I also found the comment about "would love better compiler tools -- none found so far". Certainly there are things like Sparse (https://sparse.wiki.kernel.org/index.php/Main_Page) which correctness verification easier.

3 comments

The typedef 'time_t' is definitely being used, for example is is a patch from sys/kern/kern_clock.c: http://www.openbsd.org/cgi-bin/cvsweb/src/sys/kern/kern_cloc...

That was part of a larger changeset that enabled 64bit time_t on 2013-08-13. The 'long' type is changed to 'time_t', which is now 64bit everywhere on OpenBSD.

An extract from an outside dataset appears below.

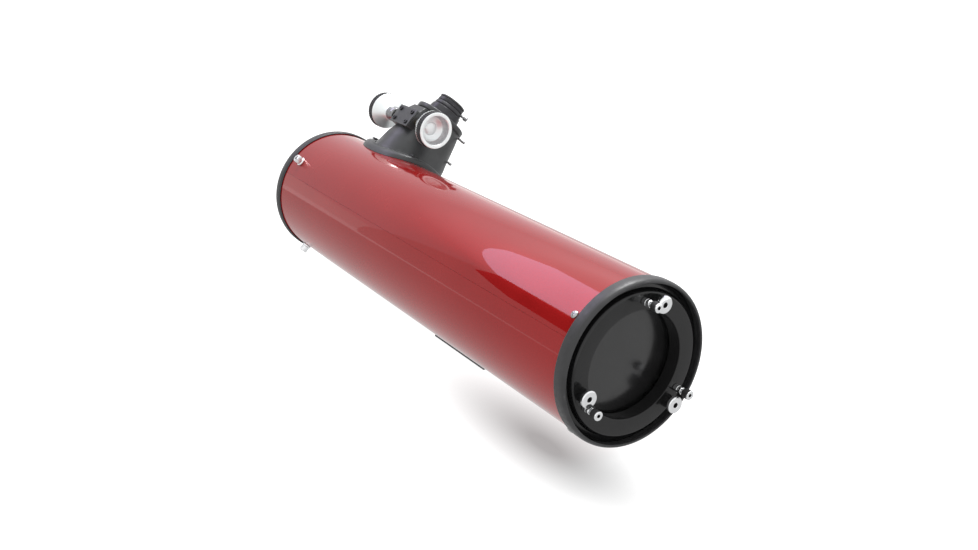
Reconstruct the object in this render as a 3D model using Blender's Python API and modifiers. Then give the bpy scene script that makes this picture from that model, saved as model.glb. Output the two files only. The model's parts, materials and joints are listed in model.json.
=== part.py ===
"""Newtonian reflector optical tube, 130 mm aperture and 650 mm focal length, lying on its dovetail bar.

The origin is the centre of the dovetail bar's flat face, +Y points to the sky end and +Z is up.
Places along the tube are distances ahead of the rear rim. Angles round the tube run from +X towards +Z.
"""

import math

import bmesh
import bpy
from mathutils import Matrix, Vector

MM = 0.001
GAP = 0.3 * MM  # left between pieces that touch in the real telescope
MERGE = 0.00001
HOLE_TURN = 7  # degrees that a drilled hole is turned by

# Tube and end rings.
AXIS_HEIGHT = 88.5 * MM
REAR_BEHIND_ORIGIN = 264 * MM
LENGTH = 617 * MM
TUBE_RADIUS = 77.5 * MM
TUBE_WALL = 1.0 * MM
RING_RADIUS = 79.5 * MM
RING_WIDTH = 12 * MM
RING_CREST = 1.5 * MM
RING_LIP = 75.4 * MM
RING_EASE = 2.2 * MM
TUBE_INSET = 3 * MM
QUARTER_ANGLES = (45, 135, 225, 315)
SIDES = 48

# Primary mirror and its cell.
MIRROR_RADIUS = 65 * MM
FOCAL_LENGTH = 650 * MM
MIRROR_BACK = 22 * MM
MIRROR_THICKNESS = 19 * MM
CELL_RADIUS = 69 * MM
CELL_BACK = 17 * MM
CELL_FRONT = 21.5 * MM
CELL_RIM = 66.2 * MM
OPENING_RADIUS = 51.3 * MM
COLLIMATION_RADIUS = 60 * MM
COLLIMATION_ANGLES = (71, 191, 311)
LOCK_OFFSET = 13.5
BOSS_HEIGHT = 8.3 * MM
CELL_SCREW_PLACE = 17 * MM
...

I didn't see think talk but I think it's confusing because we are just seeing the slides. Here is what I got from it:

    remove time_t from network/on-disk/database formats
Right now if you have a userspace app that has some kind of binary disk format, say a database, and you use the time_t typedef your binary files will not be portable between systems which have differently sized time_t's. However, if you use 'long long' or 'int64_t' and cast time_t's to those, your files will be portable and 64bit everywhere.

If you're using time_t in network formats, systems with different time_t sizes will confuse each other!

    remove as many (time_t) casts as possible
This is trouble because you don't know the size of time_t, if it's 32bit you might be truncating! It's better to cast to a 64bit size, that will always work, at least for the next 292 billion years.
Thanks. This makes much more sense sense now. I'd still be tempted to use some kind of a typedef for the field, but yeah, you'd not want to derive it from the system's time_t structure.
Yes that's about right. The videos will be up at some point but it was a two phase process like that.
The slides are confusing to me too, another slide [1] states that they will change time_t to be "long long" in a future release so the tagged type will still be there.

I'm also not sure why the OpenBSD people think that there will be lots of problems with ports [2], I'm typing this on a NetBSD system with 64 bit time_t, things that broke have had patches pushed upstream.

[1] http://www.openbsd.org/papers/eurobsdcon_2013_time_t/mgp0003... [2] http://www.openbsd.org/papers/eurobsdcon_2013_time_t/mgp0003...

Introducing a new format specifier for every typedef will quickly exhaust the alphabet.
In 292 billion years when we overflow a 'long long' time_t humanity is really going to regret that flippant attitude.
I agree, and consider that one of the inherent problems with the string formatter approach to IO. That said, time is perhaps one of the data types that is universal enough and general enough to the C runtime that you could make a case for it.
I've always felt that the 'right' solution was to emulate glibc and provide facilities for registering new format specifiers[1]. Then libraries could provide specifiers for everything that made sense and users could pick and choose.

Of course, there would be performance implications - not to mention the added complexity for implementors.

[1]http://www.gnu.org/software/libc/manual/html_node/Customizin...

What happens when your graphics library and your network library pick the same letter?
The simplest solution (from the implementor's perspective) is probably to leave it to the user to reassign one. Allowing multiple-letter specifiers helps here. Coming from a C perspective, that's what I would prefer.

You could work out all sorts of namespacing and automatic reassignment schemes, of course.

I can't think of anything without trade-offs off the top of my head (I double that anything exists), but in my (limited) experience it's very workable.